SET TASK
Look through the data below. Pick out the lines holding the string "that".

A run of records:
::::
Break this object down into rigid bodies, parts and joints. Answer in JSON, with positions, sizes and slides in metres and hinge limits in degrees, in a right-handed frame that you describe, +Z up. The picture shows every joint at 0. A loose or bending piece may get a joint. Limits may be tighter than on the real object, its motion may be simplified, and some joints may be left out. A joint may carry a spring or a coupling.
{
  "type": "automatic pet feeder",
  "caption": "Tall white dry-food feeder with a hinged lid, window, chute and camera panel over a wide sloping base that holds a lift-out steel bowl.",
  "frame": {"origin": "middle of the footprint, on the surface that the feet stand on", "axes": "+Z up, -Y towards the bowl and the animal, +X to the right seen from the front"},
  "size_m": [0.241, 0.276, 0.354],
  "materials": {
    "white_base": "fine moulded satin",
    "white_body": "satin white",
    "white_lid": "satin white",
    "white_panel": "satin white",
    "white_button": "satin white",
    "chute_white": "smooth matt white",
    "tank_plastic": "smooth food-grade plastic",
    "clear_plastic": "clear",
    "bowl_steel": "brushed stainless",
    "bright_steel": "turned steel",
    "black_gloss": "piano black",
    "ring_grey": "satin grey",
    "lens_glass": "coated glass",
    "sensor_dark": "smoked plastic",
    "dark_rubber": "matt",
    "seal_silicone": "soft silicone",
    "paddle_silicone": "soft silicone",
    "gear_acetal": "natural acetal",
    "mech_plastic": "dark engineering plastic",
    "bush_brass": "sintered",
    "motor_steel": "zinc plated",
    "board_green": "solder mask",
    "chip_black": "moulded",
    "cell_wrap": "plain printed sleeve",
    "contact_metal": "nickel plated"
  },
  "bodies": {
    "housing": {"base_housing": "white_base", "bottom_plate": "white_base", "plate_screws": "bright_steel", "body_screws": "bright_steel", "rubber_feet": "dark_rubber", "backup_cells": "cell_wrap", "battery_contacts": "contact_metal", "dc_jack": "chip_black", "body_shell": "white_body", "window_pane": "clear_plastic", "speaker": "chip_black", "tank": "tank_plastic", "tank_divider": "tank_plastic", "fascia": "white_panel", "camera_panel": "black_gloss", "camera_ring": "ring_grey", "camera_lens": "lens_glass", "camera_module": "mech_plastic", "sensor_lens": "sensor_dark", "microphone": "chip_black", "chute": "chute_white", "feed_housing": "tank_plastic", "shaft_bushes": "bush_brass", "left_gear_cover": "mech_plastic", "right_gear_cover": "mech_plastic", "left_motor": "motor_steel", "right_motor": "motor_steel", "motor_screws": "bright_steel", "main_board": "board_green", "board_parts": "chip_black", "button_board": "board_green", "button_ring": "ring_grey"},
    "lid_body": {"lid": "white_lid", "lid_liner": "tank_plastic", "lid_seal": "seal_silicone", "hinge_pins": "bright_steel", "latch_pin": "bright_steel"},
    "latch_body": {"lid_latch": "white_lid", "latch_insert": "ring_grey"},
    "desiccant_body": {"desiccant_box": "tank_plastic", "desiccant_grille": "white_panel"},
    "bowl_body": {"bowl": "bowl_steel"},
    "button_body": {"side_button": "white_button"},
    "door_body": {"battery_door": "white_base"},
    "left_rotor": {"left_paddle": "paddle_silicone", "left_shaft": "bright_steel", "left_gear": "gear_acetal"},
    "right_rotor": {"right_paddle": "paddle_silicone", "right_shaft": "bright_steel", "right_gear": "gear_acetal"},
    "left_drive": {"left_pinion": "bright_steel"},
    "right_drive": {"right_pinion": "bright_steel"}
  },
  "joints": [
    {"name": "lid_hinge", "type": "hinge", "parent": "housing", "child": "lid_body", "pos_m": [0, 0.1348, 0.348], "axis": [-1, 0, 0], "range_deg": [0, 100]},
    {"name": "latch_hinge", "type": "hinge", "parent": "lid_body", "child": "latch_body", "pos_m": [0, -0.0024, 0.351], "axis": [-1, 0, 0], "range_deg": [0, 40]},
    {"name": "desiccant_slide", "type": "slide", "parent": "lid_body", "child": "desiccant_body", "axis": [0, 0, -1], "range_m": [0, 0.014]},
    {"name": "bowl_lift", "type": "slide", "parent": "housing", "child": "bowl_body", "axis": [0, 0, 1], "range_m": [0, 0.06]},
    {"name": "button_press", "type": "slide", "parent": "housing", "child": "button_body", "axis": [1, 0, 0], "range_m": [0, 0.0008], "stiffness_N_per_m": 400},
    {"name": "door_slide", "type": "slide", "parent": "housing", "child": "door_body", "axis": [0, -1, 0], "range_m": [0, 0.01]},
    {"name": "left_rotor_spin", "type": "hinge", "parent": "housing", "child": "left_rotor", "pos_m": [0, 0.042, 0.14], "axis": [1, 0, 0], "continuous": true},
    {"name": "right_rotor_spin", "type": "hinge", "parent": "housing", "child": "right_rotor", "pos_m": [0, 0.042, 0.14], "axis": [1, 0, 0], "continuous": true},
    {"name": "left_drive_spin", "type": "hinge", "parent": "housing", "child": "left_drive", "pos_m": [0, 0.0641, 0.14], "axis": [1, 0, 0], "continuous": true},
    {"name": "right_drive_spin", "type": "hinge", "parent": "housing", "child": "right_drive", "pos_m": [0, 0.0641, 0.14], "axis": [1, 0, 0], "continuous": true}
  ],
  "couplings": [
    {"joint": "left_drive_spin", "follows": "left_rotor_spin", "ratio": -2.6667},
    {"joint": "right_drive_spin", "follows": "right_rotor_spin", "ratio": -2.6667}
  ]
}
::::
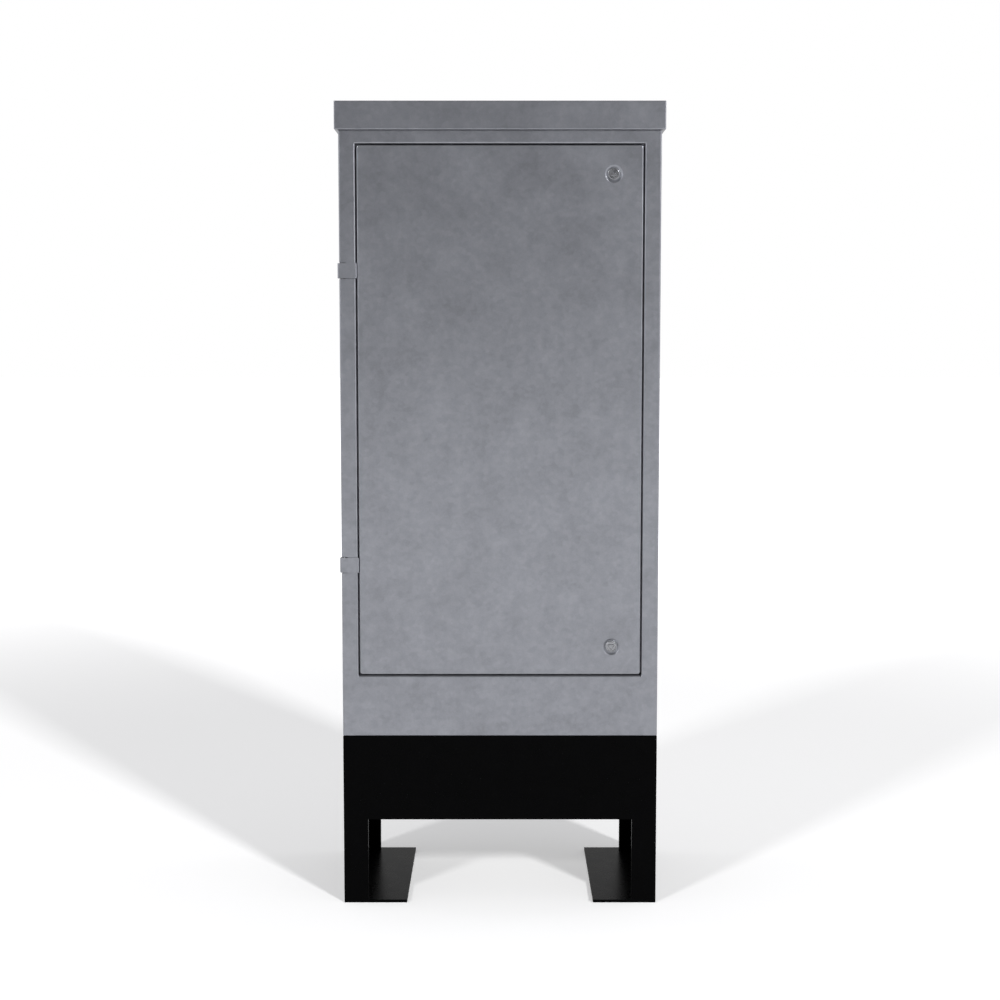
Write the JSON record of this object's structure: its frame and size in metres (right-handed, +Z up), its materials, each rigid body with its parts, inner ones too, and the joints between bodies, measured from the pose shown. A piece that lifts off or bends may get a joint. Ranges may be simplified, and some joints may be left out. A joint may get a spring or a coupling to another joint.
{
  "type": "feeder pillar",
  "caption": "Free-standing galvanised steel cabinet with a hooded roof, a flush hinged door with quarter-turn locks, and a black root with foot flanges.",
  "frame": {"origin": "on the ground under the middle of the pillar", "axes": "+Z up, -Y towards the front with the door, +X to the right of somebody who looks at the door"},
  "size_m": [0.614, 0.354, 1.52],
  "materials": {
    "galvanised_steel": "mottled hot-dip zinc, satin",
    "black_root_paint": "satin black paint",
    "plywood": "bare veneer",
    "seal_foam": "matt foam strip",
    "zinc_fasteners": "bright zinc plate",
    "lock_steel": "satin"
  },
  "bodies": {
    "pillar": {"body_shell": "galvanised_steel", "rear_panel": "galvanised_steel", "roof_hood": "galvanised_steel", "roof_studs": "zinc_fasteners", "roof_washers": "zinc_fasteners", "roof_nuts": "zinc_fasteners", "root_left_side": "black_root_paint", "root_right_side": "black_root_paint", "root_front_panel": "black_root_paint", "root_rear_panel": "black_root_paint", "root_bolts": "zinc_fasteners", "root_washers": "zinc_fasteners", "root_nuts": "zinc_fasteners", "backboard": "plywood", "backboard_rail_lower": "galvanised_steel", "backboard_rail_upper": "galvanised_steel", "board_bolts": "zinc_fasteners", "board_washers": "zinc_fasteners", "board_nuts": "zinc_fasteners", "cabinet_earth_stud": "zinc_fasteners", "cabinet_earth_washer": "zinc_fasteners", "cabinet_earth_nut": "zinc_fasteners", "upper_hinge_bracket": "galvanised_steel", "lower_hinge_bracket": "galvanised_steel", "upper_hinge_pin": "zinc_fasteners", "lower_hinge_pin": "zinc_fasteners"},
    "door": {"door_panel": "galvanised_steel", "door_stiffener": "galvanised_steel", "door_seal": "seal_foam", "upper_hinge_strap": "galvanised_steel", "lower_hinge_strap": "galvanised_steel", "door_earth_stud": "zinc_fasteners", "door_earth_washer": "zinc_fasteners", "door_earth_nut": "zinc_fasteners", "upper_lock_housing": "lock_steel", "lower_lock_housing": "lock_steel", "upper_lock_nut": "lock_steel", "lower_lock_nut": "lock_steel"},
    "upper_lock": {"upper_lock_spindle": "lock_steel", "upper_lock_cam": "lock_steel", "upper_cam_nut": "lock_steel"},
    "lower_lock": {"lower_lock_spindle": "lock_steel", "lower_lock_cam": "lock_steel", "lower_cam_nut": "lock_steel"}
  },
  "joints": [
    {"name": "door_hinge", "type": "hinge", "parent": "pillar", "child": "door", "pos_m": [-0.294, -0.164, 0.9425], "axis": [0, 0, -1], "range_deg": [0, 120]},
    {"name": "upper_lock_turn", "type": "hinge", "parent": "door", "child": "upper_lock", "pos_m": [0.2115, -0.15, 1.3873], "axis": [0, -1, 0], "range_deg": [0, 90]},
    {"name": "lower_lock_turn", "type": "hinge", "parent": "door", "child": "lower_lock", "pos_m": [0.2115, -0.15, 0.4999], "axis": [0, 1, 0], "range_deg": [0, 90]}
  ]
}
::::
RESULT OF THE EXERCISE
Break this object down into rigid bodies, parts and joints. Answer in JSON, with positions, sizes and slides in metres and hinge limits in degrees, in a right-handed frame that you describe, +Z up. The picture shows every joint at 0. A loose or bending piece may get a joint. Limits may be tighter than on the real object, its motion may be simplified, and some joints may be left out. A joint may carry a spring or a coupling.
  "caption": "Tall white dry-food feeder with a hinged lid, window, chute and camera panel over a wide sloping base that holds a lift-out steel bowl.",
  "frame": {"origin": "middle of the footprint, on the surface that the feet stand on", "axes": "+Z up, -Y towards the bowl and the animal, +X to the right seen from the front"},
Write the JSON record of this object's structure: its frame and size in metres (right-handed, +Z up), its materials, each rigid body with its parts, inner ones too, and the joints between bodies, measured from the pose shown. A piece that lifts off or bends may get a joint. Ranges may be simplified, and some joints may be left out. A joint may get a spring or a coupling to another joint.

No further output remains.